In April, a study revealed that the Greenland ice sheet is sloughing off an average of 286 billion tons of ice per year. Two decades ago, the annual average was just 50 billion.
In 2012, Greenland lost more than 400 billion tons of ice.
Antarctica, meanwhile, lost an average of 252 billion tons of ice per year in the last decade. In the 1980s, by comparison, Antarctica lost 40 billion tons of ice annually.
What's more, parts of Thwaites Glacier in western Antarctica are retreating by up to 2,625 feet per year, contributing to 4% of sea-level rise worldwide. A study published in July suggested that Thwaites' melting is a time bomb that is likely approaching an irreversible point after which the entire glacier could collapse into the ocean. If that happened, global sea levels would rise by more than 1.5 feet.
Another study suggested that the number of people displaced by sea-level rise could reach 630 million if greenhouse-gas emissions continue to rise through 2100.
In 2012, scientists from Japan's National Museum of Nature and Science filmed a giant squid in its natural habitat in the Ogasawara archipelago.
Hundreds of millions of years ago, Earth had one giant supercontinent named Pangea, which eventually broke up into our modern-day continents. A recent study showed that in that process, an eighth continent slid under what is now southern Europe about 120 million years ago.
It's still hidden deep within the Earth.
The researchers named this continent Greater Adria.
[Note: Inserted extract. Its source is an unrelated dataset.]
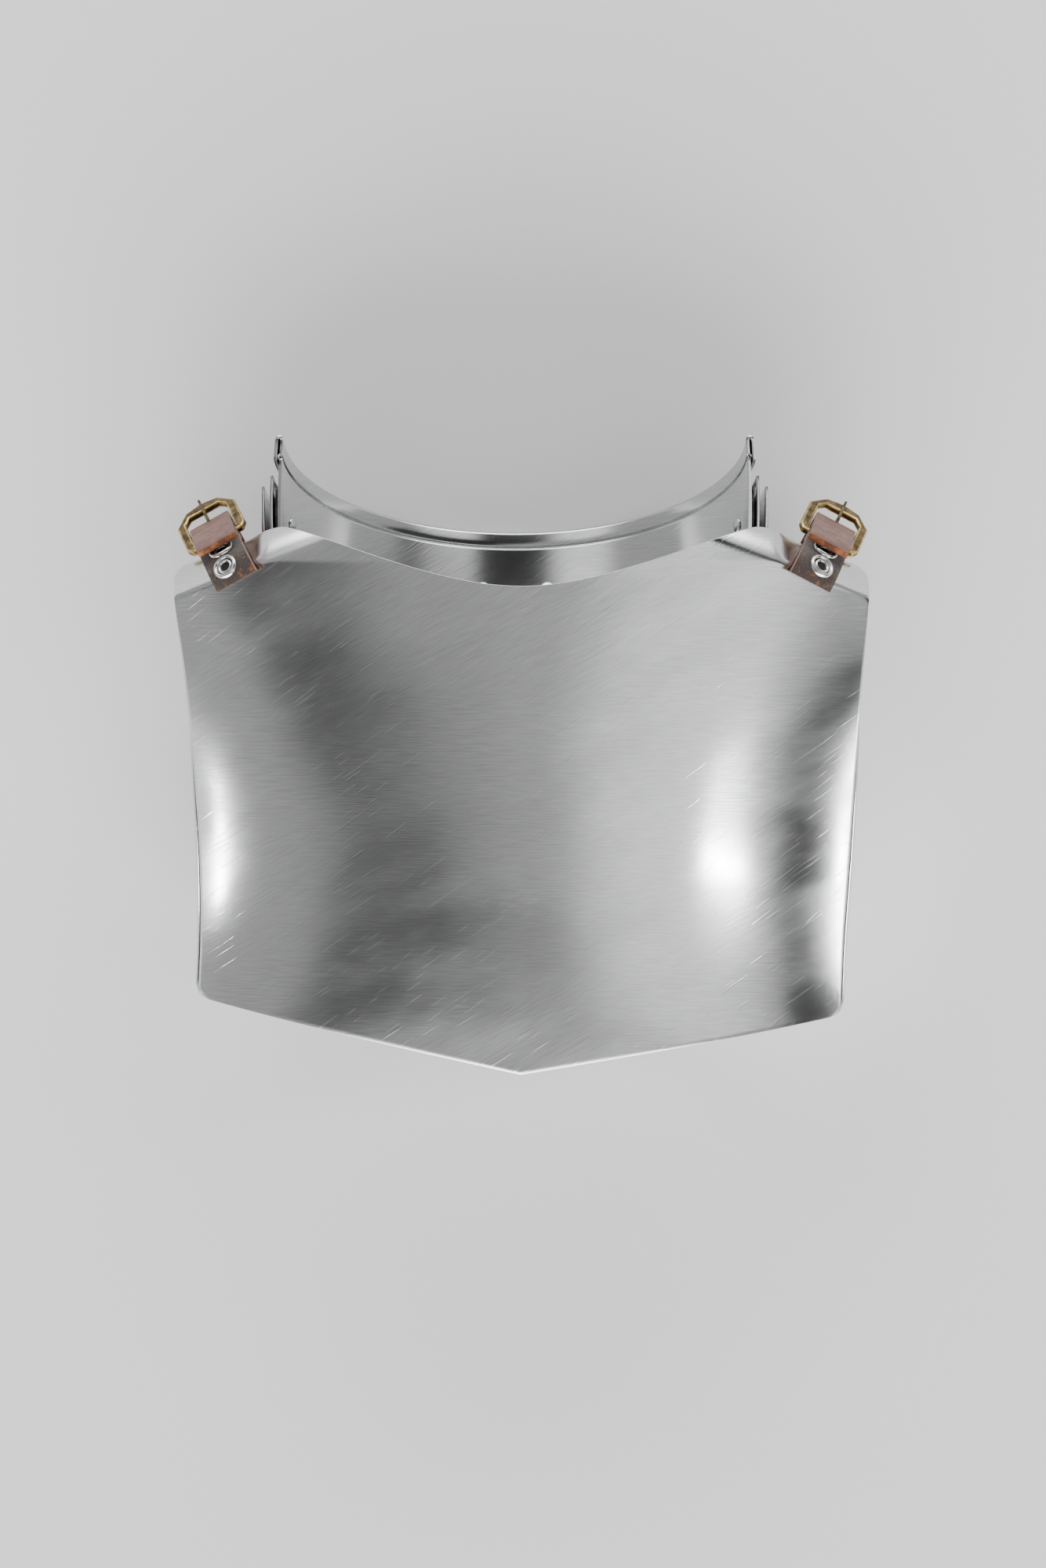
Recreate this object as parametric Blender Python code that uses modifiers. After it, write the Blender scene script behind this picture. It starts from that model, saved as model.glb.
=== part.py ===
"""Steel gorget lying closed on its back plate: two plates, a three-lame collar and two buckled shoulder straps.

Metres. +X runs to the wearer's left, +Y up towards the neck and +Z out of the chest. The flat of the back plate
is at Z = 0.
"""

import math

import bmesh
import bpy
from mathutils import Matrix, Vector
from mathutils.bvhtree import BVHTree

# Sheet, leather and running clearances
SHEET = 0.0012
GAP = 0.0003
STRAP_LEATHER = 0.0025
CHAPE_LEATHER = 0.0018
COLLAR_LEATHER = 0.0010

# Outline of the front plate
HALF_WIDTH = 0.132
SHOULDER_Y = 0.0828
LOWER_CORNER_Y = -0.085
CORNER_LEAN = 0.0036
POINT_Y = -0.109
NECK_Y = 0.074
PEAK_SHARE = 0.678
PEAK_X = PEAK_SHARE * HALF_WIDTH
PEAK_Y = 0.0982
NECK_BEND = 2.3
PEAK_SOFTNESS = 0.0012
CORNER_RADIUS = 0.005

# Half width of the plates, each side as a share of HALF_WIDTH, by share of the height from corner to shoulder
SIDE_ROWS = (
    {"height": 0.00, "left": 0.938, "right": 0.929},
    {"height": 0.15, "left": 0.930, "right": 0.938},
    {"height": 0.33, "left": 0.932, "right": 0.955},
    {"height": 0.55, "left": 0.948, "right": 0.972},
    {"height": 0.75, "left": 0.968, "right": 0.985},
    {"height": 0.88, "left": 0.985, "right": 0.993},
    {"height": 1.00, "left": 0.997, "right": 1.000},
)

# Height of the front plate above the floor, on its middle line and at its side edges
CROWN_Z = 0.098
SEAM_Z = 0.0445
DEPTH_ROWS = (
    {"height": -0.15, "crown": 0.816, "side": 1.00},
    {"height": 0.00, "crown": 0.878, "side": 1.00},
    {"height": 0.27, "crown": 0.944, "side": 1.00},
    {"height": 0.50, "crown": 0.974, "side": 1.05},
    {"height": 0.75, "crown": 0.995, "side": 1.33},
    {"height": 1.00, "crown": 1.000, "side": 1.72},
)
DOME_POWER = 2.5

# Shoulders of the front plate, rolled back over the top
ROLL_BAND = 0.013
ROLL_DEPTH = 0.031
PEAK_ROLL_SHARE = 0.38
ROLL_FROM = 0.0052
ROLL_TO = 0.015
ROLL_EDGE = 0.0006
ROLL_BEND = 1.4
ROW_CROWDING = 1.9
COLUMN_CROWDING = 0.12

# Back plate
BACK_MARGIN = 0.0013
BACK_SEAM_Z = 0.0425
FLAT_SHARE = 0.22
BACK_DOME_POWER = 2.0
BACK_SHOULDER_SHARE = 0.55
BACK_SHOULDER_Z = 0.051
BACK_CORNER_Z = 0.046
NECK_COLUMN_SHARE = 0.7
NAPE_FROM = 0.74
NAPE_BEND = 2.0
BACK_ROLL_FROM = 0.7
BACK_ROLL_BEND = 2.2
BACK_SHOULDERS_FROM = 0.45
COLUMN_DRAW = 1.6
SHOULDER_RISE_END = 0.45
SHOULDER_LEVEL_MIDDLE = 0.5
NAPE_BLEND_INSIDE = 0.25
NAPE_BLEND_OUTSIDE = 0.05
SHOULDER_LIP = 0.002
LIP_BLEND = 0.35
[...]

Its uppermost regions formed mountain ranges across Europe, like the Alps.
The nearly-intact skull, which belonged to the species Australopithecus anamensis, is 3.8 million years old. The fossil, nicknamed "MRD," revealed that these ancient people had protruding faces with prominent foreheads and cheek bones, much like other Australopithecus species in the fossil record.
"The MRD find is an iconic cranium," paleoanthropologist Tim White told Nature.
MRD's age also suggested that these human ancestors coexisted with another species of human ancestor, Australopithecus afarensis, for at least 100,000 years. The nearly complete skeleton "Lucy" was a member of the latter group, which roamed Africa between 3.9 million and 3 million years ago.